To determine when the benefits of hierarchy outweigh the costs, the researchers introduced another variable into their analysis: the fluidity of the status hierarchy, or the extent to which it shifts over time. After interpreting the quantitative data gathered by the MBA students who visited the teams on-site, the researchers found that a fluid or dynamic hierarchy elevated new perspectives as tasks evolved over the course of a project. A fluid hierarchy facilitates the alignment of task demands with the expertise of group members, they concluded, allowing the team to adapt as new problems emerge.
By contrast, a stable or fixed hierarchy that barely changed over time—due to “established roles or authority structures” imposed from outside, institutional norms, or the team’s shared history—produced better team functioning when the team was homogeneous. When members had overlapping knowledge, an unstable hierarchy tended to foster competitive behavior and politicking as individuals sought to gain advantage over others, the researchers found. On teams they characterized as more stable and less knowledge diverse, more jockeying and maneuvering occurred, which undermined group performance.
“We often think about teams in terms of getting the right people together to work on a task,” Gray says. “Our work highlights the dynamics involved along the way of doing the task together. Teams benefit from dynamically shifting influence onto the team members with the most relevant expertise for addressing the team’s evolving task requirements.” In approaching teams as dynamic entities rather than static ones, the researchers suggest that creating an environment or set of norms that respond to new challenges and changing demands is paramount for a team to thrive.

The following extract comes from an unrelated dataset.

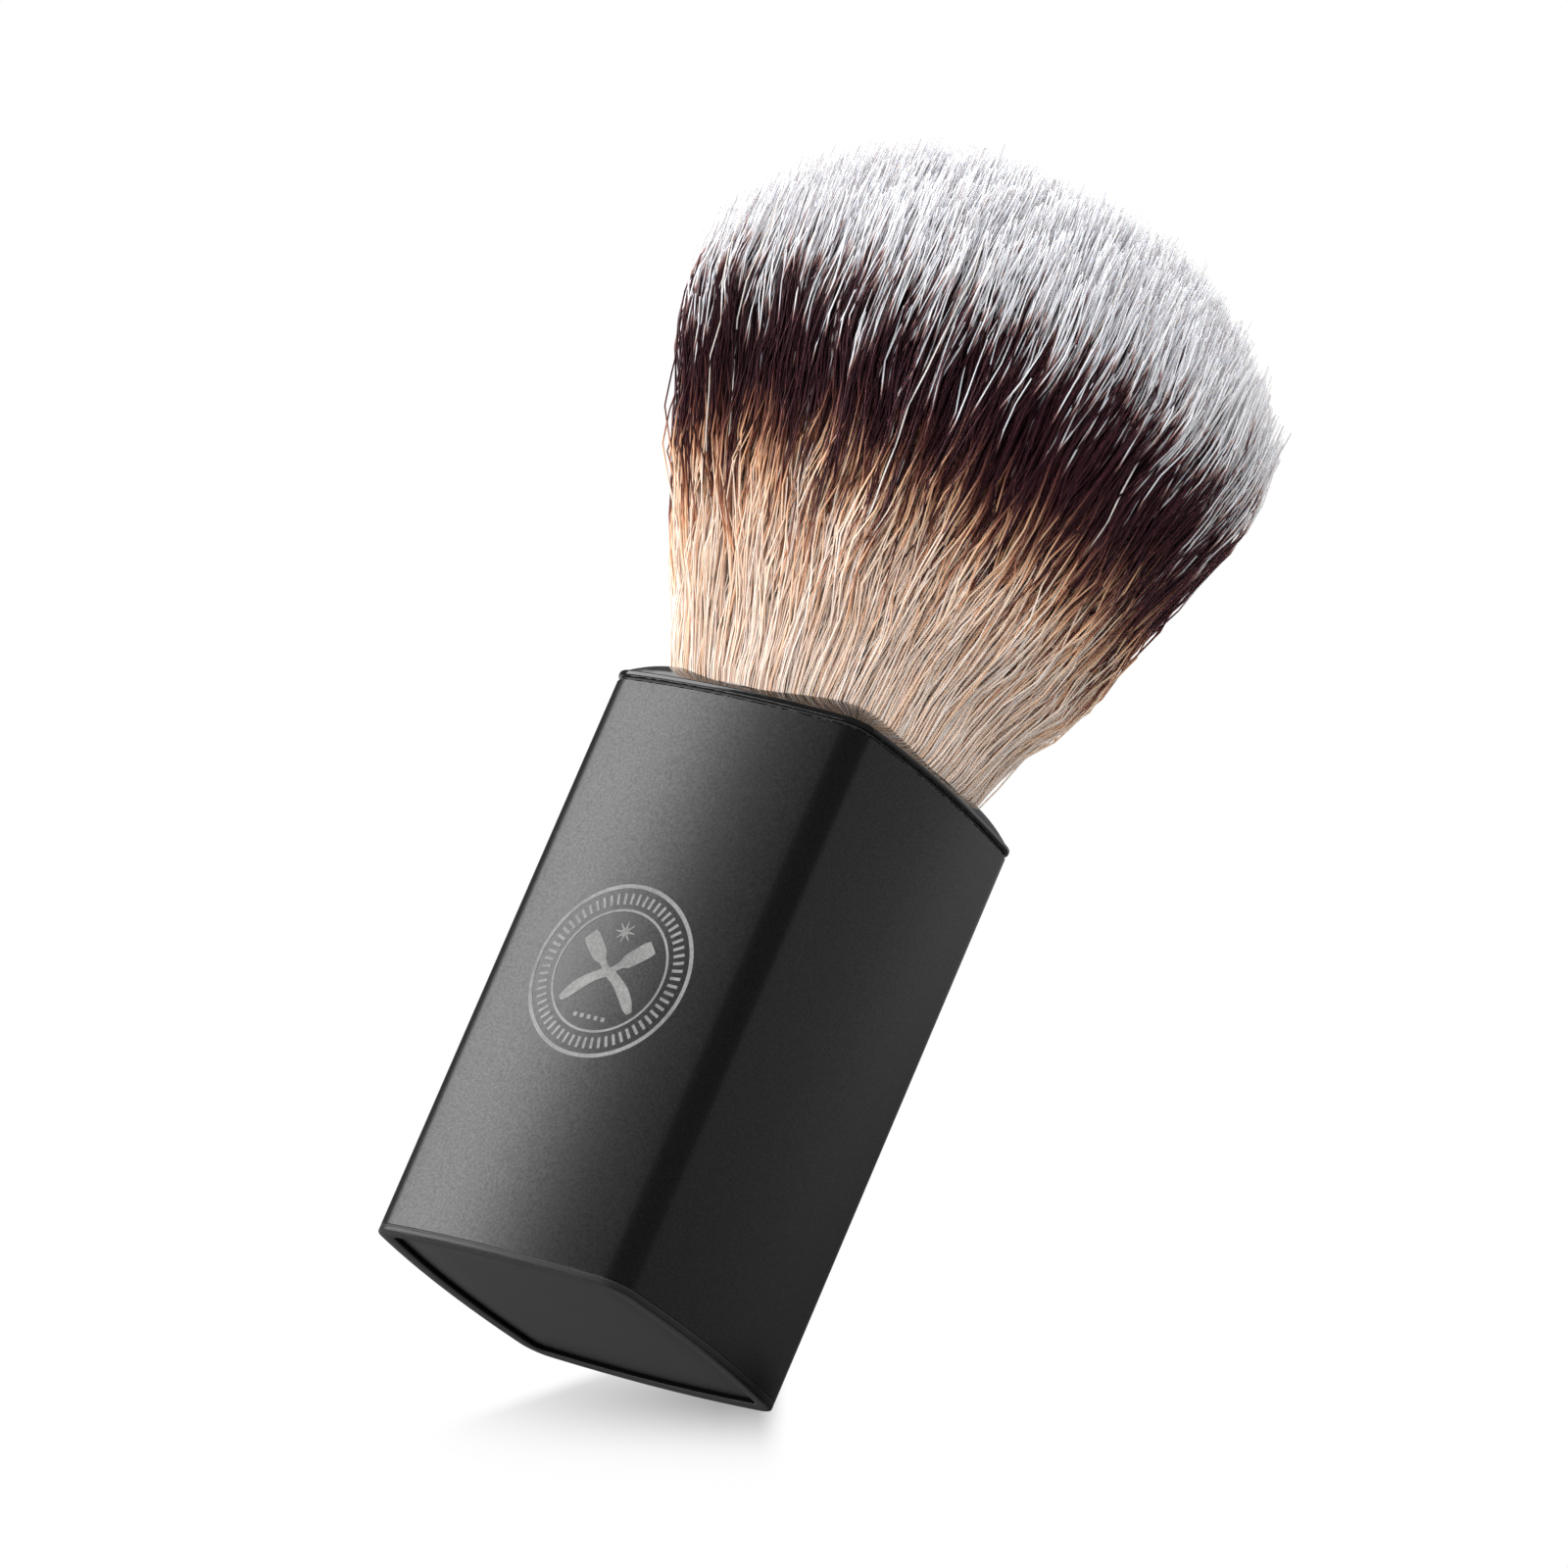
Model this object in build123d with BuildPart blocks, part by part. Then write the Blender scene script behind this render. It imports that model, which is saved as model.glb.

Knowledge diversity alone might not help a team understand how to make the most of its informational differences. “These findings point to important advances in understanding how beliefs—in this case, beliefs about a team’s hierarchy—affect people’s engagement in teams,” Kathleen Sutcliffe, a Johns Hopkins Bloomberg professor who specializes in organizational theory, says. “This study is creative and opens new pathways for understanding why simply composing a diverse team may not have its intended effects. This is a much-needed addition to research on how to encourage member contributions in teams.”
Steven M. Gray, J. Stuart Bunderson, Gerben S. van der Vegt, Floor Rink, and Yeliz Gedik, “Leveraging Knowledge Diversity in Hierarchically Differentiated Teams: The Critical Role of Hierarchy Stability,” Academy of Management Journal, forthcoming.